Fingerspitzengefühl ist gefragt. Zum Beispiel, wenn bei dementen Patienten ein  Angehöriger mit ins Behandlungszimmer zu holen. „Die Situation in einer Notaufnahme kann einen dementen Menschen, der aus seiner vertrauten Umgebung herausgerissen ist, schnell überfordern“, weiß Oliver Hipp. Ein Angehöriger an der Seite kann ungemein wertvoll sein. „Aber nur einer, ansonsten wäre zu viel Unruhe im Zimmer.“

Es gibt andere Fälle, da werden Angehörige, denen die Wartezeit zu lang ist, zum Problem. Oder auch vom Alkohol und Drogen enthemmte Patienten selbst. Sie pöbeln, werden manchmal sogar handgreiflich. Auch hier stehen die Pflegekräfte in der ersten Reihe. „Auf Distanz bleiben“; lautet Oliver Hipps Rezept. Und den Sicherheitsdienst oder sogar die Polizei zu alarmieren. Zwei Mal hat es Hipp schon miterlebt, dass Polizisten sogar Pfefferspray in der Notaufnahme einsetzen mussten.

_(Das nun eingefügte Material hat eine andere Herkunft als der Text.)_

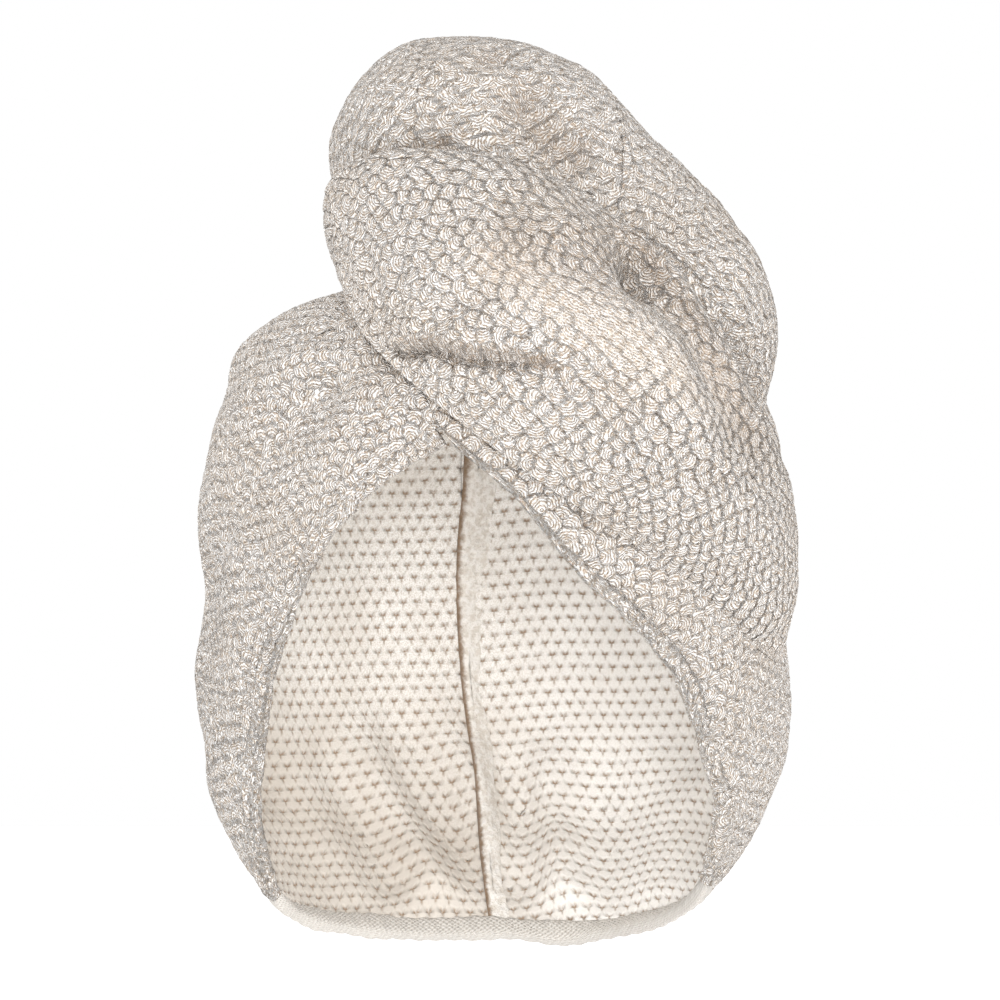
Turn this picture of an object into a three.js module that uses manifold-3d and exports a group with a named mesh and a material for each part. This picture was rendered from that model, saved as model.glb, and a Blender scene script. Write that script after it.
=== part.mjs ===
// A hair turban towel of thick waffle cloth, in the form it has when worn.
// Millimetres, +Z up, the face opening to -Y. The origin is the inside top of the hood, where it sits on the head.
// The hood is hollow and open at the face and nape. The cloth of its right side sweeps over the forehead to the
// upper left, and the twisted tail rolls from there over the crown and down the back to a button at the nape.
import * as THREE from "three";
import { mergeVertices } from "three/addons/utils/BufferGeometryUtils.js";
import Module from "manifold-3d";

// Driving dimensions
const HOOD_WIDTH = 210;
const HOOD_DEPTH = 224;
const HOOD_HEIGHT = 236;
const CLOTH = 3.6;
const HEM_WIDTH = 8;
const HEM_THICKNESS = 5.6;
const SEAM_WIDTH = 12;
const SEAM_THICKNESS = 3.2;
const SWEEP_RISE = 34;
const SWEEP_EDGE = 2.6;
const ROLL_RISE = 82;
const ROLL_EDGE = 1.6;
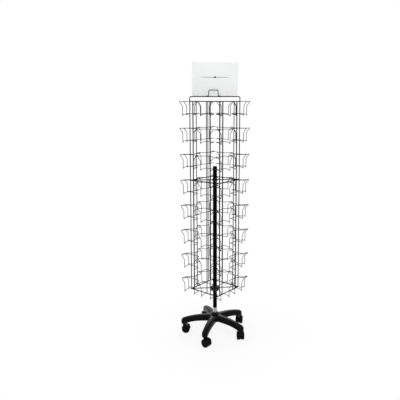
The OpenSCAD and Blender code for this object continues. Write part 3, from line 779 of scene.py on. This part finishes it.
@dataclass
class SignPanel:
    """Panel that stands between the clips on the hoop's bar, with a rule printed on both faces."""

    width: float = 297.0
    height: float = 210.0
    thickness: float = 3.0
    foot_z: float = 1647.15
    corner: float = 1.2
    edge: float = 0.35
    ink: float = 0.12
    ink_sink: float = 0.05
    rule_z: float = 118.0
    rule_half: float = 96.0
    rule_t: float = 2.6
    rule_tip: float = 0.15
    rule_points: int = 61
    diamond_half: float = 9.0
    diamond_slope: float = 0.9

    def stand(self) -> np.ndarray:
        """Return the matrix that stands the panel on the hoop's bar."""
        return turn_z(45) @ shift(0, 0, self.foot_z)

    def slab(self) -> Shell:
        """Return the panel: an outline with rounded corners, drawn in a little at both faces."""
        half, top = self.width / 2, self.height
        arc = np.radians(np.linspace(0, 90, 5))
        outline = []
        for k, (x, z) in enumerate([(half, top), (-half, top), (-half, 0.0), (half, 0.0)]):
            turn = arc + math.pi / 2 * k
            cx = x - math.copysign(self.corner, x)
            cz = z - (self.corner if z else -self.corner)
            outline.append(np.stack([cx + self.corner * np.cos(turn),
                                     cz + self.corner * np.sin(turn)], -1))
        outline = np.concatenate(outline)
        middle = np.array([0, top / 2])
        rings = []
        for side, inset in ((-0.5, self.edge), (-0.5, 0.0), (0.5, 0.0), (0.5, self.edge)):
            y = side * (self.thickness - (0.0 if inset else 2 * self.edge))
            flat = middle + (outline - middle) * (1 - inset / np.array([half, top / 2]))
            rings.append(np.column_stack([flat[:, 0], np.full(len(flat), y), flat[:, 1]]))
        return loft(np.array(rings)[::-1]).moved(self.stand())

    def ornament(self) -> Shell:
        """Return a printer's rule for both faces: a tapered line with a diamond in its middle.

        The line's half width falls off as one minus the fourth power of its place along it.
        """
        share = np.linspace(-1, 1, self.rule_points)
        x = share * self.rule_half
        rise = self.rule_t / 2 * (1 - share ** 4) + self.rule_tip
        rise = np.maximum(rise, np.clip(self.diamond_half - np.abs(x), 0, None) * self.diamond_slope)
        shells = []
        for side in (-1, 1):
            inner, outer = ((self.thickness / 2 + proud) * side for proud in (-self.ink_sink, self.ink))
            rings = np.stack([np.stack([x, np.full(len(x), y), self.rule_z + lift * rise], -1)
                              for y, lift in ((inner, -1), (outer, -1), (outer, 1), (inner, 1))], 1)
            shell = loft(rings)
            shells.append(shell if side > 0 else shell.flipped())
        return joined(shells).moved(self.stand())

    def build(self, shop: Workshop) -> None:
        """Make the panel and the ornament printed on it."""
        shop.place("sign_board", self.slab(), Look.BOARD, "sign_panel")
        shop.place("sign_ornament", self.ornament(), Look.INK, body=shop.body_of("sign_panel"),
                   crease=20.0)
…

Die Begeisterung für die Notaufnahme lässt sich Oliver Hipp durch solche Erlebnisse nicht verdrießen. Erfahrung macht in diesem Beruf vieles, manchmal fast alles aus. Nach der dreijährigen Krankenpflegeausbildung zwei Jahre Stationspflege, dann in die Notaufnahme. Das ist ein üblicher Werdegang. Neuerdings gibt es eine Notfallpflegeausbildung als zweijährige Fachweiterbildung. Für Pflegekräfte, die seit Jahren in der Notaufnahme arbeiten, gilt eine Übergangsregelung mit verkürzter Ausbildung. Sieben Pflegekräfte aus der EK-Notaufnahme haben sie wahrgenommen und dürfen sich als „Notfallpflegekräfte“ bezeichnen.